Gather all lines in the records below that include the word "Blender".

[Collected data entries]
▬▬▬
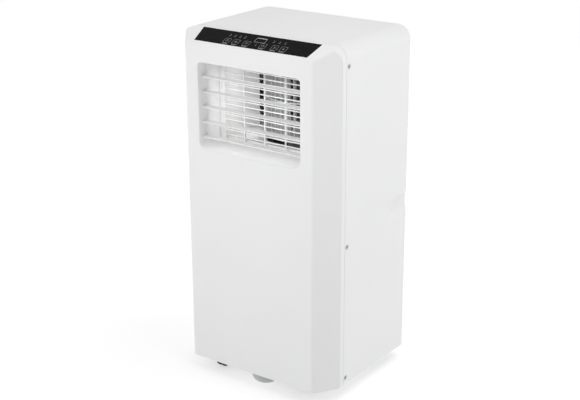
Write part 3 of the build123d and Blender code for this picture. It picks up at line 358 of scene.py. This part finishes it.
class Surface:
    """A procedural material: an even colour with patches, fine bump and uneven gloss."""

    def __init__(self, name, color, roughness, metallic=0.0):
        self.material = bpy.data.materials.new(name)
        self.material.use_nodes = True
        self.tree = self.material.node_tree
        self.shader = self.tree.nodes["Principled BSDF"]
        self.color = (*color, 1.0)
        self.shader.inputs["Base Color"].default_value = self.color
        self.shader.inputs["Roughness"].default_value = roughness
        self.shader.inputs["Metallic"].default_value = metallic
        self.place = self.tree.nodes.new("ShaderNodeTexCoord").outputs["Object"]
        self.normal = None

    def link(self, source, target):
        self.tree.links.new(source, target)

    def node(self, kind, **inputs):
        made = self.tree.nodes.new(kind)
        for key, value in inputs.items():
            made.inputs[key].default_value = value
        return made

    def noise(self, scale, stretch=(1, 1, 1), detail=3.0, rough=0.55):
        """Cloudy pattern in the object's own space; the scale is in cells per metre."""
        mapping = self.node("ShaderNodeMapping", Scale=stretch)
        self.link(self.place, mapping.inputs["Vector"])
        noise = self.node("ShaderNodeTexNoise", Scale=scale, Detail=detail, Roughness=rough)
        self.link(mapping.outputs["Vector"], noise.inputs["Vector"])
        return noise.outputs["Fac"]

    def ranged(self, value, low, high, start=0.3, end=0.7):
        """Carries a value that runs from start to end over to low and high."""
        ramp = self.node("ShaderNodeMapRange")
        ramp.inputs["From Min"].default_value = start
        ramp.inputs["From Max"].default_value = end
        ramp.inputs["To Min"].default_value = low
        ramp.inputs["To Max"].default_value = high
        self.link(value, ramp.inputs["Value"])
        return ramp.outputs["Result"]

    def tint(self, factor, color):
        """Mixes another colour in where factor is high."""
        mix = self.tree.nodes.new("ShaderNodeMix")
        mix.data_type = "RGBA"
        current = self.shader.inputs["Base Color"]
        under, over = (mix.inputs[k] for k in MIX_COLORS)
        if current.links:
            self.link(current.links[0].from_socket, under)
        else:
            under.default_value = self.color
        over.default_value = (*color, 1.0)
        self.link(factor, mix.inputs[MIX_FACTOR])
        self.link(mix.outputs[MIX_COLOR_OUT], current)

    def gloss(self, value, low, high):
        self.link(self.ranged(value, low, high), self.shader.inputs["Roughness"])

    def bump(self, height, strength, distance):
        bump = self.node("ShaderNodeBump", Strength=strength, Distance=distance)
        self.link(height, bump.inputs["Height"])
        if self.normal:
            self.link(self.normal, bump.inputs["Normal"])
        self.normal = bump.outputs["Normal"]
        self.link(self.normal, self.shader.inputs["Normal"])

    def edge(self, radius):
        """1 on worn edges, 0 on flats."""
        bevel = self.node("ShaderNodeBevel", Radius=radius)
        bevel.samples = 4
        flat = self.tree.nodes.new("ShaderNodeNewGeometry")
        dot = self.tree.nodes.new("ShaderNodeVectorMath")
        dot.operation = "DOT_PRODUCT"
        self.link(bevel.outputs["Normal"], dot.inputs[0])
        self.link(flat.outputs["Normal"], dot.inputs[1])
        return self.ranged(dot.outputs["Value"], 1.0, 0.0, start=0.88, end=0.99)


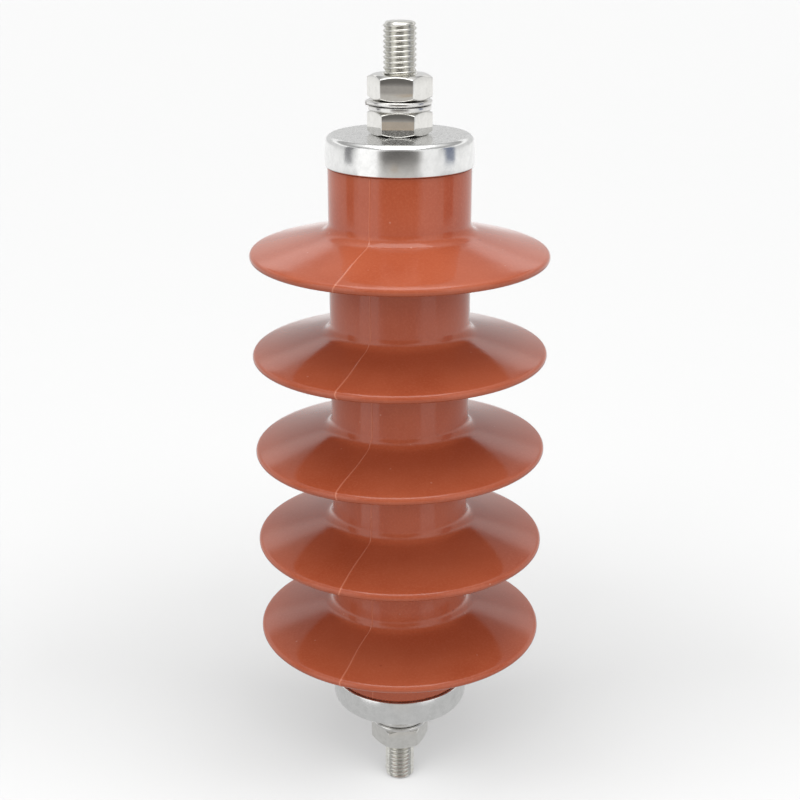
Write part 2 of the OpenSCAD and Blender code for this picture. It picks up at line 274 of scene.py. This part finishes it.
▬▬▬
Answer to this exercise
Write part 3 of the build123d and Blender code for this picture. It picks up at line 358 of scene.py. This part finishes it.
Write part 2 of the OpenSCAD and Blender code for this picture. It picks up at line 274 of scene.py. This part finishes it.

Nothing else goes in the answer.